• [Work instructions]: Among the entries, which lines carry the string "hinge"? Copy each of them.

:::::

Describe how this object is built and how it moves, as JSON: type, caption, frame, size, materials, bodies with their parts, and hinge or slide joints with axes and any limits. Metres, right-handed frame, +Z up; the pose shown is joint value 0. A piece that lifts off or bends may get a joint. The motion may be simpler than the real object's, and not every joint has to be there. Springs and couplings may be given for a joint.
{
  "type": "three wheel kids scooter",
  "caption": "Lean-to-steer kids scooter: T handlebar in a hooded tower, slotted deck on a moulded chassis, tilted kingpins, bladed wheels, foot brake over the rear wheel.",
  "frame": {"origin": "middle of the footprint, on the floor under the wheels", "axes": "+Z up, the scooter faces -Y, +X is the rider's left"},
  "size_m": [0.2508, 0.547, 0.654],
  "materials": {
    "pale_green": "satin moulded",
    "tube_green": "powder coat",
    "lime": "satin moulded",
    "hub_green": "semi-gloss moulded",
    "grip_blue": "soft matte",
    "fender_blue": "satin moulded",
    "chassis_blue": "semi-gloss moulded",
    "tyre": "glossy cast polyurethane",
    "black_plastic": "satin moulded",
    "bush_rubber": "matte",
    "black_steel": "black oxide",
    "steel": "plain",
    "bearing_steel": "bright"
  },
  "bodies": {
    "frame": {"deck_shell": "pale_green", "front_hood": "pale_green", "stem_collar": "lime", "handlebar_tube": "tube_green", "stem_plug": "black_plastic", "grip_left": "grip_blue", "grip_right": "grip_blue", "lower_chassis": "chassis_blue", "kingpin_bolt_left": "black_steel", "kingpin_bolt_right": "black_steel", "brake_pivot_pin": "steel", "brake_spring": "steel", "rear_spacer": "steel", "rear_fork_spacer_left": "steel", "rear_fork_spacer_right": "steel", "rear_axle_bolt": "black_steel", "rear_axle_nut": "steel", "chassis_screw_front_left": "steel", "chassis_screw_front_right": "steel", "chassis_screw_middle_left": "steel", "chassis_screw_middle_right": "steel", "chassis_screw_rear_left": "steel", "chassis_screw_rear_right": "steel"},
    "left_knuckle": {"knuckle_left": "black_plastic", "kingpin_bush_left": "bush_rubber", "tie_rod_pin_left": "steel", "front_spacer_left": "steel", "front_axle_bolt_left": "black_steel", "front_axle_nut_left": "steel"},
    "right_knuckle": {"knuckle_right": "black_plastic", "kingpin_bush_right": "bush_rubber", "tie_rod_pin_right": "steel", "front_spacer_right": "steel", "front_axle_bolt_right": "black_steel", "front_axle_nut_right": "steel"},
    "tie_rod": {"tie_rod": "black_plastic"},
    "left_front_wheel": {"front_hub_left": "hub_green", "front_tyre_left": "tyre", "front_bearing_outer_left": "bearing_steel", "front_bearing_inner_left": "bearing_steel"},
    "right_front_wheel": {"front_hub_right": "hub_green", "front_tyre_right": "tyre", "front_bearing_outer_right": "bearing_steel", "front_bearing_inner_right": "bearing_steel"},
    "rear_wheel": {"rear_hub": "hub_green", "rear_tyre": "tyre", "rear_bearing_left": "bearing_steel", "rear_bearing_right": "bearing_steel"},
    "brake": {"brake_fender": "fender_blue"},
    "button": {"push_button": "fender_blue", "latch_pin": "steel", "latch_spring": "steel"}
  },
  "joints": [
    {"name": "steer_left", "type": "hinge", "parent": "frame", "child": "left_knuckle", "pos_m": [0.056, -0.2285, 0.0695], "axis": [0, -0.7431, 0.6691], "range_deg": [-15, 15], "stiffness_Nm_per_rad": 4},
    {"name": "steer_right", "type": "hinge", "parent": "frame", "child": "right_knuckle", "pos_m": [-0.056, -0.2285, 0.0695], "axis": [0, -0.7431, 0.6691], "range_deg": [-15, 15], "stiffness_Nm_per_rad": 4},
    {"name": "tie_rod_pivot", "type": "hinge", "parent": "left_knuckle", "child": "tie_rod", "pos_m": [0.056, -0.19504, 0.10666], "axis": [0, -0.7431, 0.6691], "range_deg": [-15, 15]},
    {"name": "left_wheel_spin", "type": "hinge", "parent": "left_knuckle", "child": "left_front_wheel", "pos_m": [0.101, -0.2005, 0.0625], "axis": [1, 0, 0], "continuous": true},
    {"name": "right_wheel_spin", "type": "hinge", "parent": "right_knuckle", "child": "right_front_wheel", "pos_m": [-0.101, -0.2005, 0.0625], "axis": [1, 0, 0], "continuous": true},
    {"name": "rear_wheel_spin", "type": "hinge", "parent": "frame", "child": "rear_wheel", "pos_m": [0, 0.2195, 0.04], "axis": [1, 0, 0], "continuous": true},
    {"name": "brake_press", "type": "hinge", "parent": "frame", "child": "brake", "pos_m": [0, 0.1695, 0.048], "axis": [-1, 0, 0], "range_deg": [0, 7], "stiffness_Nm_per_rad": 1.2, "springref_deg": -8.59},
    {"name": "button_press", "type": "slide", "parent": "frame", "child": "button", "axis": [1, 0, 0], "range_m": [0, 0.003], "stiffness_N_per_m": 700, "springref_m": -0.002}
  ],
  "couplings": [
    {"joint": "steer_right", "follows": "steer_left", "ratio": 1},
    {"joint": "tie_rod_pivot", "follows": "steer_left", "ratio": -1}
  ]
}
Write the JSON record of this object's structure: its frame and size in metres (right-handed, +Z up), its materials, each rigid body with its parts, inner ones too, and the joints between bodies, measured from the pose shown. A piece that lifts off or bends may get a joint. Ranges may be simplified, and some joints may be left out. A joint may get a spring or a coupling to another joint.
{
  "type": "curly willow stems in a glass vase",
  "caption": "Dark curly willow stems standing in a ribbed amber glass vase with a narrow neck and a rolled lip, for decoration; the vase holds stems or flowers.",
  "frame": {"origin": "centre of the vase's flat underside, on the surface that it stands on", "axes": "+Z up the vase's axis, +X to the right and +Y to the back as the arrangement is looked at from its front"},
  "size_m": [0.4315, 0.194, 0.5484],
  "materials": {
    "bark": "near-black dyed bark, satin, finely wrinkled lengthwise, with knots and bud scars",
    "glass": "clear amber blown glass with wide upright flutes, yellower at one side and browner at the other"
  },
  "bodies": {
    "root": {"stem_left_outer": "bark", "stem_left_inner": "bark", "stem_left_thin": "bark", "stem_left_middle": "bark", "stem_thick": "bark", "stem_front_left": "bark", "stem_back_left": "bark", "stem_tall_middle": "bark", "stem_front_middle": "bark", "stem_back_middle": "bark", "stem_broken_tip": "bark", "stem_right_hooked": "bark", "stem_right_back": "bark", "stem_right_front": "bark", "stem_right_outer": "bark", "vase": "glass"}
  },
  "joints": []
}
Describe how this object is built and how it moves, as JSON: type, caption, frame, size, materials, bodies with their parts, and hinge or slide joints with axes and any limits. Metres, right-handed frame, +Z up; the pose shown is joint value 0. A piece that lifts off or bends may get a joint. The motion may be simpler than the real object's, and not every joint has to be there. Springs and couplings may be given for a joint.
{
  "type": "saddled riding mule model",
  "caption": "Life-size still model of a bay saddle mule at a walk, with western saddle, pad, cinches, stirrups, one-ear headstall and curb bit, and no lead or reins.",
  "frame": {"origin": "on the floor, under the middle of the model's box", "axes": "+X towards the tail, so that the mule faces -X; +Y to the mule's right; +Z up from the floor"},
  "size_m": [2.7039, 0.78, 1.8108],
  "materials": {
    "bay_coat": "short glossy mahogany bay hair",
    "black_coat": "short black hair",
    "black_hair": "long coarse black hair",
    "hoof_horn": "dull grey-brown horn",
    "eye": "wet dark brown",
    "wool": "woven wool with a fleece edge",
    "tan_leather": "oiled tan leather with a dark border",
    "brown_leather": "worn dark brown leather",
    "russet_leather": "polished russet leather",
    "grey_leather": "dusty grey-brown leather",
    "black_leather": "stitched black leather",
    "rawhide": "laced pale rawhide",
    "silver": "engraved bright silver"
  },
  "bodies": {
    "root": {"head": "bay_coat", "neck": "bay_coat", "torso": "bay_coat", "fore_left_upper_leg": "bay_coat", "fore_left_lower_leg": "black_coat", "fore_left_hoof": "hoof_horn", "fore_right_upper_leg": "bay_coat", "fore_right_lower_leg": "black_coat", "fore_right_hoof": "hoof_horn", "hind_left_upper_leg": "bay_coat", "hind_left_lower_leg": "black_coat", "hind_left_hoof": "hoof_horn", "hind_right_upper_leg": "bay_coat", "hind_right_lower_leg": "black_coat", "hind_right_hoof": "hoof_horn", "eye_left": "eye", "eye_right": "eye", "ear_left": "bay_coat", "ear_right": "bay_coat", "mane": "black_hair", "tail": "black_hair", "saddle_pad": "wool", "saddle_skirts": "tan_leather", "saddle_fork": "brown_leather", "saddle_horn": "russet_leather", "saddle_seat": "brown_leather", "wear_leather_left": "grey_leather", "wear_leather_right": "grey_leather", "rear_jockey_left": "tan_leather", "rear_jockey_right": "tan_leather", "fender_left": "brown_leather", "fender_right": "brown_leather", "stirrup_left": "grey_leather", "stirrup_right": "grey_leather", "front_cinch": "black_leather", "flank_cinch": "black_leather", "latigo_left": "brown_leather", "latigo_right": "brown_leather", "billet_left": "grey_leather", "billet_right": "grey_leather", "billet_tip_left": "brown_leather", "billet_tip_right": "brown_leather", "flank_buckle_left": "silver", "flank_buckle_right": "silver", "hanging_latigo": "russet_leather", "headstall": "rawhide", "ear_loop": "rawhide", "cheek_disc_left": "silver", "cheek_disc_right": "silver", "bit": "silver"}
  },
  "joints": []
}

:::::

• [Result]:
Describe how this object is built and how it moves, as JSON: type, caption, frame, size, materials, bodies with their parts, and hinge or slide joints with axes and any limits. Metres, right-handed frame, +Z up; the pose shown is joint value 0. A piece that lifts off or bends may get a joint. The motion may be simpler than the real object's, and not every joint has to be there. Springs and couplings may be given for a joint.
    {"name": "steer_left", "type": "hinge", "parent": "frame", "child": "left_knuckle", "pos_m": [0.056, -0.2285, 0.0695], "axis": [0, -0.7431, 0.6691], "range_deg": [-15, 15], "stiffness_Nm_per_rad": 4},
    {"name": "steer_right", "type": "hinge", "parent": "frame", "child": "right_knuckle", "pos_m": [-0.056, -0.2285, 0.0695], "axis": [0, -0.7431, 0.6691], "range_deg": [-15, 15], "stiffness_Nm_per_rad": 4},
    {"name": "tie_rod_pivot", "type": "hinge", "parent": "left_knuckle", "child": "tie_rod", "pos_m": [0.056, -0.19504, 0.10666], "axis": [0, -0.7431, 0.6691], "range_deg": [-15, 15]},
    {"name": "left_wheel_spin", "type": "hinge", "parent": "left_knuckle", "child": "left_front_wheel", "pos_m": [0.101, -0.2005, 0.0625], "axis": [1, 0, 0], "continuous": true},
    {"name": "right_wheel_spin", "type": "hinge", "parent": "right_knuckle", "child": "right_front_wheel", "pos_m": [-0.101, -0.2005, 0.0625], "axis": [1, 0, 0], "continuous": true},
    {"name": "rear_wheel_spin", "type": "hinge", "parent": "frame", "child": "rear_wheel", "pos_m": [0, 0.2195, 0.04], "axis": [1, 0, 0], "continuous": true},
    {"name": "brake_press", "type": "hinge", "parent": "frame", "child": "brake", "pos_m": [0, 0.1695, 0.048], "axis": [-1, 0, 0], "range_deg": [0, 7], "stiffness_Nm_per_rad": 1.2, "springref_deg": -8.59},
Describe how this object is built and how it moves, as JSON: type, caption, frame, size, materials, bodies with their parts, and hinge or slide joints with axes and any limits. Metres, right-handed frame, +Z up; the pose shown is joint value 0. A piece that lifts off or bends may get a joint. The motion may be simpler than the real object's, and not every joint has to be there. Springs and couplings may be given for a joint.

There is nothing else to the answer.